L’écriture des textes évoque l’alphabet grec et les lettres cunéiformes. J. Bajtlik traite l’espace un peu à la manière des estampes chinoises, dans lesquelles la perspective est sans point de fuite mais plane. L’ensemble se parcourt comme des tableaux, ce qui permet de revenir sur les micro-détails. Les hypothèses des quatre éléments d’Empédocle sont présentes. Les actes de violence et de cruauté des performances héroïques comme celles de La Guerre de Troie, Le voyage d’Ulysse : L’île des Cyclopes etvers Ithaque côtoient les paysages bucoliques. L’on pense également aux miniatures arabo-persanes. Les femmes – magiciennes, princesses, déesses – détiennent des pouvoirs immenses, au milieu d’un univers guerrier. Les couleurs de l’album sont variées et délicates, avec des camaïeux de bleus, de verts, de rose sable, d’oranges flamboyants, etc. Des rayures, des points et de petits traits parallèles, en angles, sinueux, en forme de vagues et de nuages, complètent le vocabulaire esthétique du Fil d’Ariane.

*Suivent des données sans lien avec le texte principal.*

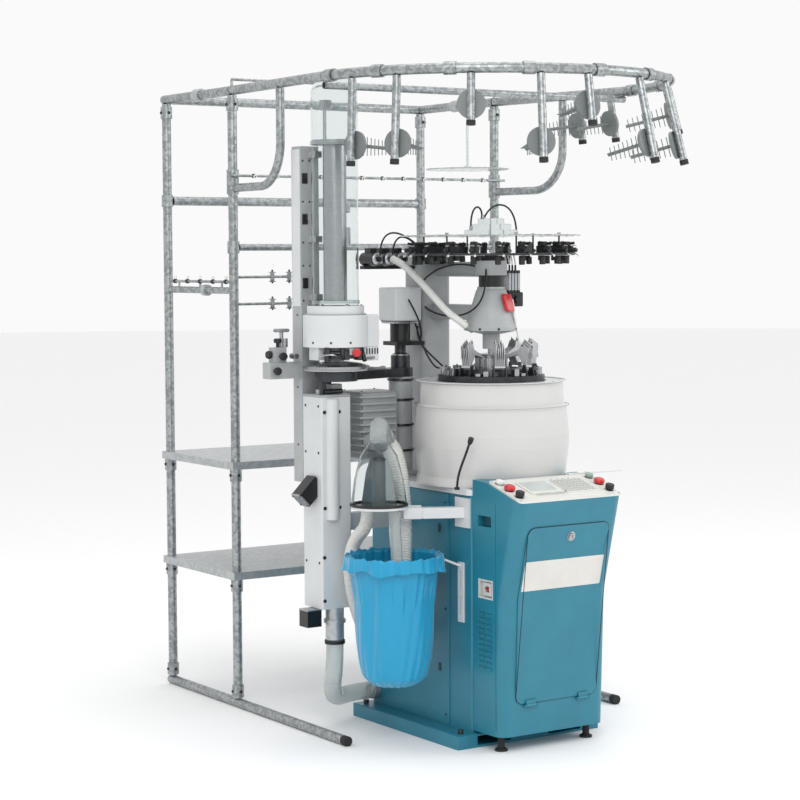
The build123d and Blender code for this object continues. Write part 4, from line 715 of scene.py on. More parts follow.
class KNIT_OT_control(bpy.types.Operator):
    """Makes the panel's screen and keys, the door's plate and its rubber seal line, which also paints the
    shade of the door gap, and the box's louvres with painted shade in their slits
    """
    bl_idname = "knit.control"
    bl_label = "Control box details"

    def execute(self, context):
        look = finishes()
        piece("panel_bezel", [panel_slab(0.128, 0.098, 0.0025, -0.066, 0.008, 0.005)], look["panel"])
        piece("panel_screen", [panel_slab(0.108, 0.076, 0.0012, -0.066, 0.012, 0.003, 0.0103)],
              look["screen"])
        piece("panel_handle", [sweep([on_panel(x, v, 0.0105) for x, v in
                                      ((-0.118, -0.046), (-0.112, -0.052), (0.004, -0.052), (0.010, -0.046),
                                       (0.010, -0.036))], circle(0.0016, 8))], look["steel"])
        keys = [panel_slab(0.0105, 0.0125, 0.0026, 0.078 + (i - 4) * 0.0142, 0.006 + (j - 2.5) * 0.0168,
                           0.002)
                for i in range(9) for j in range(6)]
        piece("panel_keys", keys, look["key"])
        piece("panel_lamps", [screw(on_panel(0.078 + (i - 2) * 0.024, 0.066, 0.0062),
                                    (0, -math.sin(PANEL_SLOPE), math.cos(PANEL_SLOPE)), 0.003, 0.0014)
                              for i in range(5)], look["green"])
        piece("panel_screws", [screw(on_panel(x, v, 0.0065),
                                     (0, -math.sin(PANEL_SLOPE), math.cos(PANEL_SLOPE)), 0.003,
                                     0.0014) for x in (-0.205, 0.205) for v in (-0.085, 0.085)],
              look["steel"])
        collars = [lathe([(0.0125, 0), (0.018, 0), (0.018, 0.0010), (0.0165, 0.0016), (0.0125, 0.0016)],
                         on_panel(x, v, 0.0058), (0, -math.sin(PANEL_SLOPE), math.cos(PANEL_SLOPE)), 28,
                         closed=True)
                   for x in (-0.188, 0.188) for v in (0.062, 0.006, -0.052)]
        piece("button_collars", collars, look["steel"])
        # door: blank plate, a dark rubber seal line round the door that also stands in for the painted shade
        # of the door gap, and lock bezel
        z = 0.594
        plate_at = (0.006, float(front_y(z)) - 0.0037, z)
        piece("door_plate", [slab(round_rect(0.330, 0.104, 0.004), 0.0012, plate_at, (1, 0, 0), DOOR_RISE,
                                  0.0005)],
              look["blank"], "door")
        # the dark rubber line round the door is partly a seal and partly painted shade of the door gap
        outline = round_rect(0.3395, 0.5965, 0.028, 9) + (0.005, 0.4615)
        rubber_and_shade_line = np.stack([outline[:, 0], front_y(outline[:, 1]) - 0.0024, outline[:, 1]], axis=-1)
        piece("door_rubber_and_gap_shade", [sweep(rubber_and_shade_line, circle(0.0013, 8), closed=True, lean=(0, 1, 0))], look["rubber"],
              "door")
        out = (0, -DOOR_RISE[2], DOOR_RISE[1])
        lock_at = np.array([0.017, float(front_y(0.72)) - 0.0034, 0.72])
        piece("lock_bezel", [lathe([(0.0126, 0), (0.0165, 0), (0.0165, 0.0016), (0.0152, 0.0026),
                                    (0.0126, 0.0026)],
                                   lock_at, out, 32, closed=True)], look["steel"], "door")
        face = lock_at + np.array(out) * 0.0062
        piece("key_slot", [slab(round_rect(0.0022, 0.0125, 0.0008), 0.0006, face, (1, 0, 0), DOOR_RISE,
                                0.0002)],
              look["rubber"], "lock")
        # left side: two columns of pressed louvres with painted shade in their slits, the painted shade of a
        # lift handle's recess and the corner seam
        hood = lathe([(0, 0), (0.0046, 0), (0.0046, 0.034), (0, 0.034)], count=20)
        louvres = []
        for y in (-0.303, -0.263):
            for k in range(11):
                z = 0.276 + 0.0182 * k
                points, faces = hood
                placed = points[:, [0, 2, 1]] * (0.62, 1, 1) + (-0.2203, y, z)
                louvres.append((placed, faces))
        piece("box_louvres", louvres, look["teal"])
        # dark teal strips in the louvre openings: painted shade
        piece("louvre_slit_painted_shade", [brick((-0.2209, y, 0.2795 + 0.0182 * k),
                                     (-0.2198, y + 0.034, 0.2825 + 0.0182 * k), 0.0003)
                               for y in (-0.303, -0.263) for k in range(11)], look["dark_teal"])
        piece("box_seams", [brick((-0.2206, -0.3265, 0.075), (-0.2196, -0.3247, 0.835), 0.0004),
                            brick((0.2196, -0.3265, 0.075), (0.2206, -0.3247, 0.835), 0.0004)],
              look["dark_teal"])
        # dark teal patch: painted shade of the lift handle's recess
        piece("handle_shade", [brick((-0.2003, -0.298, 0.754), (-0.1975, -0.228, 0.786), 0.001)],
              look["dark_teal"])
        feet = [lathe([(0, 0), (0.022, 0), (0.022, 0.006), (0.012, 0.012), (0.012, 0.056), (0, 0.056)],
                      (x, -0.30, 0.0), count=24) for x in (-0.18, 0.18)]
        piece("box_feet", feet, look["rubber"])
        return {"FINISHED"}


class KNIT_OT_cabinet(bpy.types.Operator):
    """Makes the cabinet's screws, latches and feet, the drum's seams and screws, and the motor's fins"""
    bl_idname = "knit.cabinet"
    bl_label = "Cabinet and drum details"

    def execute(self, context):
        look = finishes()
        low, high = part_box("side_panels")
        for side, x in (("left", low[0]), ("right", high[0])):
            out = (-1 if side == "left" else 1, 0, 0)
            spots = [(x, y, z) for y in (low[1] + 0.02, high[1] - 0.02)
                     for z in (low[2] + 0.03, (low[2] + high[2]) / 2,
                                                                                 high[2] - 0.03)]
            piece(f"panel_fixings_{side}", [screw(at, out, 0.0045) for at in spots], look["dark_steel"])
            latch = []
            for y in (low[1] + 0.055, high[1] - 0.055):
                for z in (low[2] + 0.19, high[2] - 0.12):
                    latch.append(slab(round_rect(0.012, 0.03, 0.005), 0.003, (x + 0.0004 * out[0], y, z),
                                      (0, out[0], 0), (0, 0, 1), 0.001))
            piece(f"latches_{side}", latch, look["dark_steel"])
        piece("drum_seam", [lathe([(0.2685, -0.0012), (0.2698, -0.0012), (0.2698, 0.0012),
                                   (0.2685, 0.0012)],
                                  (0, 0, 1.137), count=128, closed=True)], look["casting"])
        piece("drum_rim", [lathe([(0.2470, 0), (0.2600, 0), (0.2612, 0.0015), (0.2600, 0.003),
                                  (0.2470, 0.003)],
                                 (0, 0, 1.2205), count=128, closed=True)], look["white"])
        spots = [math.radians(a) for a in (20, 65, 110, 155, 200, 245, 290, 335)]
        piece("drum_screws", [screw((0.254 * math.cos(a), 0.254 * math.sin(a), 1.2235), (0, 0, 1), 0.004,
                                    0.0014) for a in spots],
              look["steel"])
        low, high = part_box("bed_plate")
        piece("bed_screws", [screw((x, y, high[2]), (0, 0, 1), 0.006, 0.004)
                             for x in (low[0] + 0.02, high[0] - 0.02)
                             for y in (low[1] + 0.02, high[1] - 0.02)], look["steel"])
        low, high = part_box("base_plate")
        piece("base_feet", [lathe([(0, 0.0005), (0.026, 0.0005), (0.026, 0.008), (0.01, 0.012),
                                   (0.01, high[2] + 0.014),
                                   (0, high[2] + 0.014)], (x, y, 0), count=24)
                            for x in (low[0] + 0.035, high[0] - 0.035)
                            for y in (low[1] + 0.035, high[1] - 0.035)],
              look["dark_steel"])
        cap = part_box("main_motor")
        piece("motor_fins", [lathe([(0.0705, 0), (0.0765, 0), (0.0765, 0.003), (0.0705, 0.003)],
                                   (0, 0.27, cap[0][2] + 0.03 + 0.012 * k), count=48, closed=True)
                             for k in range(11)],
              look["motor"])
        return {"FINISHED"}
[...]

Les poètes et les lutteurs sont à l’honneur dans la cité d’Athènes, dans laquelle nous rentrons peu à peu, une fois les exploits consommés et apaisés, pour y trouver les festivités, les événements culturels, sportifs et religieux, sacrés (et les sacrifices), du Vè au IVe siècles av. J.-C.
Cette brochure dûment renseignée peut être consultée en famille, au vu des références sérieuses, de la chronologie, et également servir de base pour l’apprentissage scolaire.